## Begin

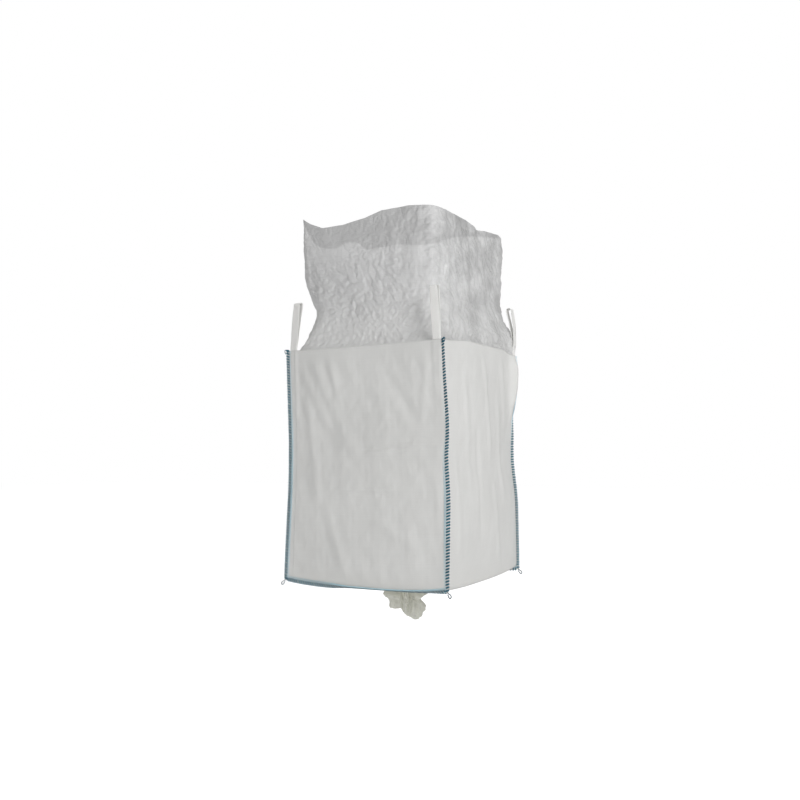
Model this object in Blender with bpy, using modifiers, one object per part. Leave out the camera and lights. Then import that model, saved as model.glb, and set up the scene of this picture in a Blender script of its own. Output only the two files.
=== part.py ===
"""A woven bulk bag with an open skirt top, four lifting loops and a tied discharge spout.

The bag hangs from its four loops. Its cloth is a U-shaped panel (two walls and the base in
one piece) closed by a front and a back side panel, with overlocked seams at the corners and
along the two lower edges. The world origin is the lifting point: level with the insides of
the four loop tops, over the middle of the bag. Heights below are counted from the underside
of the base. Soft pieces are plain closed solids of the right size and place.
"""

import math

import bmesh
import bpy
from mathutils import Matrix, Vector

# Body
BODY_WIDTH = 0.90
BODY_HEIGHT = 1.15
CLOTH = 0.003
GAP = 0.0003
HALF = BODY_WIDTH / 2

# Overlocked seams: a thin fin of seam allowance along each sewn edge
SEAM_DEPTH = 0.012
SEAM_THICKNESS = 0.0024
SEAM_STAND_OFF = 0.0005
SEAM_END_CLEARANCE = 0.002
SEAM_PLANE = HALF - CLOTH / 2

# Lifting loops: one webbing strap each, doubled over
STRAP_WIDTH = 0.042
STRAP_THICKNESS = 0.0025
STRAP_INSET = 0.010
LOOP_HINGE_HEIGHT = BODY_HEIGHT + 0.010
LOOP_RISE = 0.230
LOOP_BASE_HALF_GAP = 0.0016
LOOP_TOP_RADIUS = 0.0135
LOOP_ARC_STEPS = 7
LOOP_LEAN = 0.12
LEG_LENGTH = 0.350
LEG_TOP_CLEARANCE = 0.0070
LEG_THICKNESS = 2 * STRAP_THICKNESS
LEG_CENTRE = HALF - CLOTH - GAP - LEG_THICKNESS / 2
LIFT_HEIGHT = LOOP_HINGE_HEIGHT + LOOP_RISE

# Skirt: a rounded square tube of thin cloth that stands on the body's top edge
SKIRT_THICKNESS = 0.0015
SKIRT_HALF = 0.4290
SKIRT_CORNER_RADIUS = 0.13
SKIRT_BOTTOM = BODY_HEIGHT + 0.006
SKIRT_TOP = BODY_HEIGHT + 0.640
CORNER_STEPS = 6

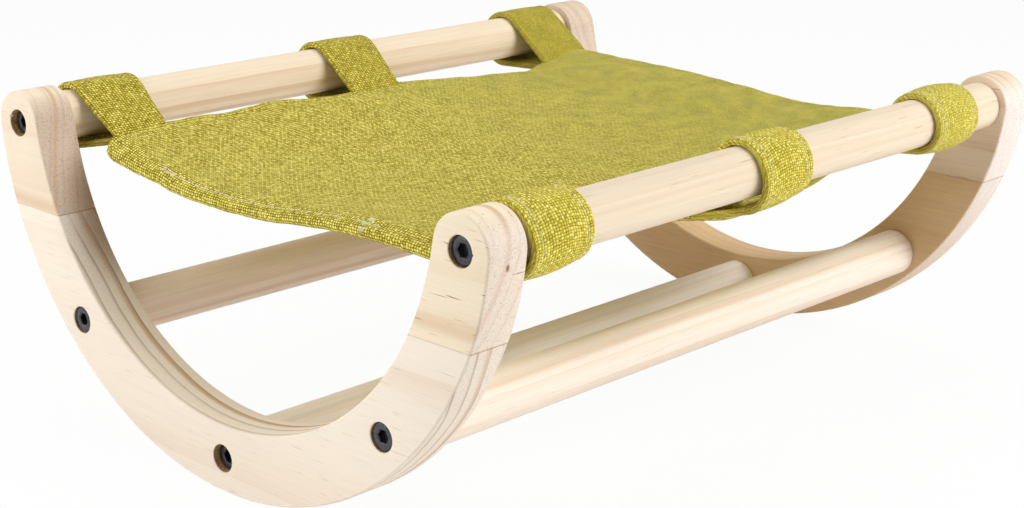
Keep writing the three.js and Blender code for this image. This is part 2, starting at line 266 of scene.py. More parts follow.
def pineMaterial(name, grain, cut):
    # Sanded, unfinished pine. grain is the fibre's axis, and the rings go round the pith
    material, tree = newMaterial(name)
    axis = "XYZ".index(grain)
    source = addNode(tree, "TexCoord")
    coords = source.outputs["Object"]
    place, facing = [addNode(tree, "SeparateXYZ", [source.outputs[part]]).outputs
                     for part in ("Object", "Normal")]

    def grainNoise(width, length, detail):
        # Noise with its spots drawn out along the fibre
        scale = [1 / width] * 3
        scale[axis] = 1 / length
        laid = addNode(tree, "Mapping", {"Vector": coords, "Scale": scale})
        return addNode(tree, "TexNoise", {"Vector": laid, "Scale": 1.0, "Detail": detail})

    def layered(colour, *layers):
        # Tones laid over a colour, each through its own mask
        for mask, tone in layers:
            colour = addNode(tree, "Mix", {"Factor": mask, "A": colour, "B": tone},
                             data_type="RGBA")
        return colour

    # Where the surface looks along the grain it is end grain, and where it looks away from the
    # board's thickness it is an edge
    along, sideways = [addNode(tree, "Math", [facing[k]], operation="ABSOLUTE")
                       for k in (axis, 0)]
    endFac = addNode(tree, "MapRange", [along, *pine["endFrom"]])
    edgeFac = addNode(tree, "MapRange", [sideways, *pine["edgeFrom"]])
    # Rings
    flat = [1, 1, 1]
    flat[axis] = 0
    across = pushedBy(tree, coords, grainNoise(*pine["warp"], 3.0), pine["warpDepth"])
    for operation, value in (("SUBTRACT", cut["pith"]), ("MULTIPLY", flat)):
        across = addNode(tree, "VectorMath", [across, value], operation=operation)
    radius = addNode(tree, "VectorMath", [across], operation="LENGTH")
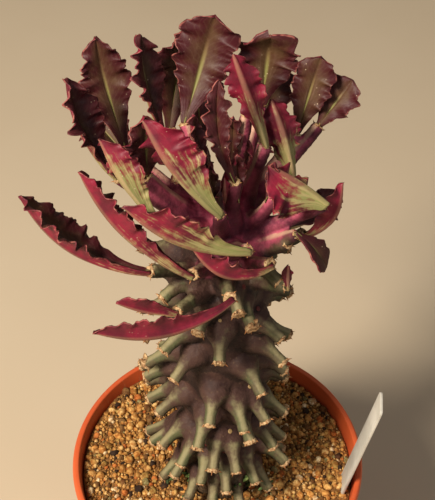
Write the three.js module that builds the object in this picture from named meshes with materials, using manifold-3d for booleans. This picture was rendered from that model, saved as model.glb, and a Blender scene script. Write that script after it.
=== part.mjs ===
// Potted Euphorbia schubei: a single upright stem set all round with long tubercles, a tuft of
// crisped leaves at its crown, standing in a grit-filled round plastic pot with a bare plant label.
// Millimetres, +Z up, origin at the centre of the pot's underside; -Y is the side the plant is seen
// from and +X is to its right.

import * as THREE from 'three';
import { mergeVertices } from 'three/addons/utils/BufferGeometryUtils.js';
import Module from 'manifold-3d';

const wasm = await Module();
wasm.setup();

// driving dimensions

// pot: an ordinary 9 cm round plant pot
const potRimRadius = 45;
const potHeight = 80;
const potBaseRadius = 31.5;
const potWall = 1.6;
const potFloor = 2;
const rimBand = 9;
const rimStep = 1.4;
const rimWall = 2;
const rimEdge = 0.6;
const potSides = 40;
const drainHoles = 8;
const drainRadius = 3;
const drainCircle = 27.5;
const drainSides = 10;

// soil: coarse grit filling the pot to just under the rim
const soilLevel = 74.6;
const soilHeap = 1.5;
const soilHeapWay = [-0.6, 0.8];
const soilRough = 0.9;
const soilGap = 0.35;
const soilHole = 11.8;
const soilHoleFoot = 46;
const soilRings = 6;
const soilSides = 40;
const pebbleCount = 34;
const pebbleSize = [2.2, 4];
const pebbleRing = [15, 38];
const pebbleRaise = 0.15;

// stem: core radius at each height, buried foot first
const stemStand = [1.2, 0];
const stemTop = 191;
const stemSides = 20;
const coreProfile = [
  [50, 4.5], [56, 8], [66, 10.4], [76, 11], [100, 11.6],
  [130, 11.4], [155, 10.8], [172, 9.8], [182, 7.6], [188, 4.6],
];

// tubercles: sections along the path from root to tip as [share of the way, half width, half depth]
const tubercleSections = [[0, 4.8, 5], [0.46, 4.3, 4], [0.7, 1.9, 2], [0.96, 2, 1.9]];
const tubercleSides = 5;
const rootDistance = 5;
const shoulderReach = 0.68;
const droopLow = 7.5;
const droopHigh = 2;
const goldenAngle = 137.508;
const spiralFoot = 83;
const spiralTop = 170;
const spiralRise = 1;
const tubercleReach = 20.5;
const shadeSideReach = 2.3;

// crown: the youngest tubercles, which carry the leaves, and the buds between them
const crownSize = 0.92;
const crownSag = 1.5;
const crownTipGap = 0.9;
const crownRootDistance = 4;
const crownRootLow = 163;
const crownRootClimb = 0.62;
const crownFoot = 171;
const budCount = 6;
const budSize = 0.34;
const budRing = 4.6;
const budTop = 195.5;

// stem facets closer to flat than this are merged
const stemSmoothing = 0.16;

// leaves: thickness of the blade, and its points from margin to margin
const bladeEdge = 0.85;
const bladeMiddle = 1.1;
const bladeFoot = 1.7;
const foldRoom = 1.3;
const footGap = 0.5;
const acrossBlade = [-1, -0.52, 0, 0.52, 1];
const stationLength = 2.1;

// leaf outline: share of the full width at the foot and the tip, where the blade is broadest
const footShare = 0.18;
const tipShare = 0.09;
const broadFrom = 0.62;
const closesFrom = 0.55;

// leaf margin: length of one crimp, height of the crimps and depth of the lobes
const crimpLength = 5.5;
const crimpHeight = 0.085;
const lobeDepth = 0.09;

// leaf fold: how much stronger it is at the foot and the midrib, and how much of that is lost
const foldAtFoot = 1.25;
const foldLostToTip = 0.4;
const foldAtMidrib = 1.25;
const foldLostToMargin = 0.5;

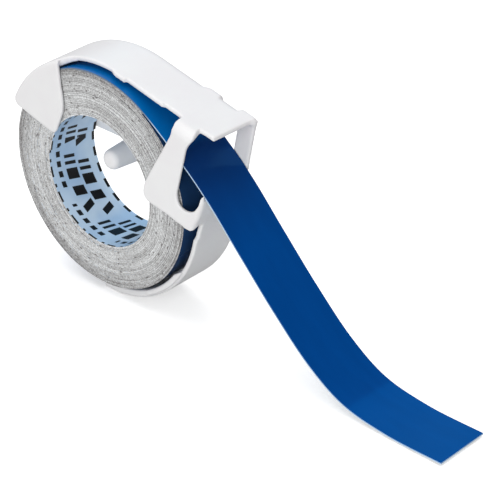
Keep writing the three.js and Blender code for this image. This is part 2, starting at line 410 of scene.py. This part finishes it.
def lower_band_outline():
    """The wall grows thicker under the roll."""
    thickening = 0.45
    inner = [
        polar(BAND_INNER_R - thickening * step(-direction, 48, 66), direction)
        for direction in np.linspace(LOWER_END, LOWER_START, 28)
    ]
    return (
        LIP_OUTER
        + arc(BAND_OUTER_R, LOWER_START, LOWER_END)
        + inner
        + LIP_INNER[::-1]
    )


def lip_front_outline():
    inner = [(24.6, -0.5), (23.4, -0.4), (24.4, 1.2), (26.0, 3.4), (26.8, 5.4), (27.3, 7.0)]
    return [(27.9, 7.8), *TAB_SIDE, *inner]


def pad_outline():
    """A pad inside the lower band. Its inner side follows the roll."""
    return arc(BAND_INNER_R + 0.5, -31, -62) + arc(PAD_R, -62, -36) + [polar(BAND_INNER_R, -32)]


def left_tab_outline():
    corner = bend((-21.2, 12.0), (-22.4, 9.4), (-19.7, 9.0))
    tip = bend((-12.0, 6.9), (-10.7, 6.5), (-10.2, 7.6))
    side = bend((-8.5, 11.6), (-7.9, 13.6), (-8.6, 17.0))
    outer_r = BAND_OUTER_R - 0.2
    return (
        arc(outer_r, 112, 149)
        + [(-21.2, 12.0), *corner, (-12.0, 6.9), *tip, (-8.5, 11.6), *side, polar(outer_r - 0.6, 112.5)]
    )


def left_tab_root_outline():
    """Where the band is thicker, beside the tab."""
    return arc(BAND_INNER_R + 0.3, 106, 126) + [polar(22.75, 126), polar(22.9, 116), polar(23.4, 106)]


def right_tab_outline():
    left = [(21.4, 19.45), (19.6, 16.6), (17.6, 13.0), (15.6, 9.6), (13.3, 5.4)]
    heel = bend((13.3, 5.4), (11.8, 2.1), (14.1, 1.35))
    foot = [(19.2, 0.45)] + bend((19.2, 0.45), (22.1, -0.7), (24.8, -0.35))
    window_foot = bend((26.6, 4.3), (25.3, 3.1), (23.4, 3.0)) + bend((23.4, 3.0), (21.1, 3.1), (21.3, 6.0))
    return [
        top_run(21.0, 0.3),
        *left,
        *heel,
        *foot,
        *TAB_SIDE[:0:-1],
        (26.6, 4.3),
        *window_foot,
        (23.9, 16.6),
        top_run(24.2, 0.3),
    ]


def back_plate_outline():
    inner_r = ROLL_R - 0.5
    web_z = 2.2
    left_end = 180 - math.degrees(math.asin(web_z / inner_r))
    return (
        arc(BAND_OUTER_R - 0.5, TOP_TANGENT, BAND_START)
        + arc(inner_r, BAND_START + 4, left_end)
        + [(24.3, web_z), (24.2, 0.6), (25.2, 2.6), (26.5, 7.8), top_run(28.6, 0.5)]
    )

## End

Task to carry out:
Take the line containing "More parts follow." and the line containing "return colour". Write out both and all lines between, exactly, and nothing more.

Result below:
Keep writing the three.js and Blender code for this image. This is part 2, starting at line 266 of scene.py. More parts follow.
def pineMaterial(name, grain, cut):
    # Sanded, unfinished pine. grain is the fibre's axis, and the rings go round the pith
    material, tree = newMaterial(name)
    axis = "XYZ".index(grain)
    source = addNode(tree, "TexCoord")
    coords = source.outputs["Object"]
    place, facing = [addNode(tree, "SeparateXYZ", [source.outputs[part]]).outputs
                     for part in ("Object", "Normal")]

    def grainNoise(width, length, detail):
        # Noise with its spots drawn out along the fibre
        scale = [1 / width] * 3
        scale[axis] = 1 / length
        laid = addNode(tree, "Mapping", {"Vector": coords, "Scale": scale})
        return addNode(tree, "TexNoise", {"Vector": laid, "Scale": 1.0, "Detail": detail})

    def layered(colour, *layers):
        # Tones laid over a colour, each through its own mask
        for mask, tone in layers:
            colour = addNode(tree, "Mix", {"Factor": mask, "A": colour, "B": tone},
                             data_type="RGBA")
        return colour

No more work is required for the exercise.